2. THE GORE! The special FX crew led by Darcy Davis (who assisted on the FX for Final Destination) made the most of what a pair of scissors, some fists to the face, and a shovel, can do. Aside from a lame, initial belt lashing death, there was meat flying everywhere, chunks of it splashing and sticking to walls, organs flopping out of torsos, heads, arterial spray. I don’t know how many horrible titles Ive had to sit through the past few months that forget they’re horror films, and forget to sever those circulatory vessels and spill the crimson. The Traveler doesn’t forget. One particular scene – where the lady cop goes down – she is strangled, suffocated, stabbed, and decapitated for six minutes straight! Overdone, yes, but bloody fucking awesome, just the same.
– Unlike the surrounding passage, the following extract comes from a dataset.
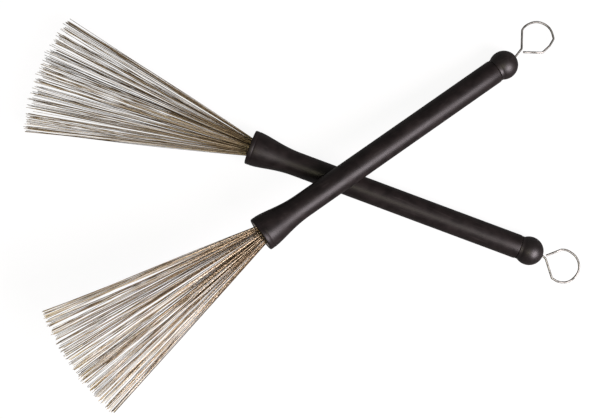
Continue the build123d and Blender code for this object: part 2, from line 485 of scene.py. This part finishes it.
def gripSleeve(side):
    rim, lip, radius, end = grip["rimRadius"], grip["lip"], grip["radius"], grip["end"]
    front, back = grip["rimRound"], grip["endRound"]
    outline = [(0, grip["bellRadius"]), (0, rim - front)]
    outline += arc((front, rim - front - grip["rimDrop"]), front, 180, 90, 6)
    outline += [(lip + along, rim - depth) for along, depth in grip["lipGroove"]]
    outline += [(grip["rimEnd"], rim - grip["rimStep"])]
    outline += bezier((grip["rimEnd"], rim), *grip["flarePulls"], (grip["flareEnd"], radius),
                      grip["flareSteps"])
    parts = grip["straightParts"]
    outline += [(mixed(grip["flareEnd"], end - back, part / parts), radius) for part in range(1, parts + 1)]
    outline += arc((end - back, radius - back), back, 90, 0, 5)
    outline += [(end, grip["bore"]), (grip["bellEnd"], grip["bore"])]
    outline += bezier((grip["bellEnd"], grip["bore"]), *grip["bellPulls"], grip["bellStart"], 10)
    piece = turnedPiece(side + "GripSleeve", outline, grip["steps"])
    for vertex in piece.data.vertices:   # parting line down both sides of the mould
        place = vertex.co
        outside = hypot(place.y, place.z) > radius * mm * 0.98 and place.x > grip["seamStart"] * mm
        if outside and abs(place.z) < grip["seam"] * mm:
            place.y += grip["seam"] * mm * (1 if place.y > 0 else -1)
    return piece


ball = {   # measured as the grip is
    "steps": 96,
    "radius": 8.35,
    "centre": 172.1,
    "collar": 6.8,
    "collarStart": 165.75,
    "collarRound": 0.35,
    "collarFoot": (0.12, 0.02),   # how far the crease beside the ball stands off both
    "socket": 6.03,
    "socketEnd": 174.1,
    "hole": 0.7,
    "holeRound": 0.35,
    "holeMouth": ((0.25, 0.08), (0.6, 0.0)),   # depth below the ball, width past the hole
    "arcSteps": 40,
}


def buttBall(side):
    centre, radius, collar, start = ball["centre"], ball["radius"], ball["collar"], ball["collarStart"]
    edge, hole = ball["collarRound"], ball["hole"]
    blend = degrees(atan2(collar, -sqrt(radius**2 - collar**2)))
    tail = degrees(asin((hole + ball["holeRound"]) / radius))
    outline = [(start, ball["socket"]), (start, collar - edge)]
    outline += arc((start + edge, collar - edge), edge, 180, 90, 4)
    collarEnd = centre + radius * cos(radians(blend))
    outline += [(collarEnd - ball["collarFoot"][0], collar - ball["collarFoot"][1])]
    outline += arc((centre, 0.0), radius, blend - 2, tail, ball["arcSteps"])
    dimple = centre + radius * cos(radians(tail))
    outline += [(dimple - depth, hole + width) for depth, width in ball["holeMouth"]]
    outline += [(ball["socketEnd"], hole), (ball["socketEnd"], ball["socket"])]
    return turnedPiece(side + "ButtBall", outline, ball["steps"])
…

3. The no-name cast and simple plot. There’s no flip-flop-twist-turn-whip-out-the-encyclopedia-and-study-a-class-to-understand-it type plot here. It starts simple, you know whats happening the whole time, and the ensemble cast plays it out with just enough earnest and sincerity to buy you in without scoffing at the discount efforts, so you can just sit back and ride. The slight twist in the end is ‘meh’, but makes enough sense related to the plot, and works for the most part. As much as you can point at the plot and say its dumb, its sewn up neatly and tight enough to sit though effortlessly from start to finish.

You can rip Kilmer a new asshole from ten different angles from the onset of this film, but if you forget about his comparable career, you wont be able to do anything else but admit that its a decent horror flick. Even though he looks fresh out of rehab (or a lack thereof) Val possesses acting/presence skills, and they tend to rise to the occasion regardless. The gore was all over the walls and floors and nailed this into the horror genre for sure. It is weak, and direct-to-DVD flawed, but its better than most of the obscure new titles I saw hit the bylines this month – or last. Everyone everywhere will warn you to avoid this loser of a drop. I say, see for yourself. I’m going out on a limb and saying its better than what the majority is claiming. The Traveler hits DVD shelves January 25, 2011.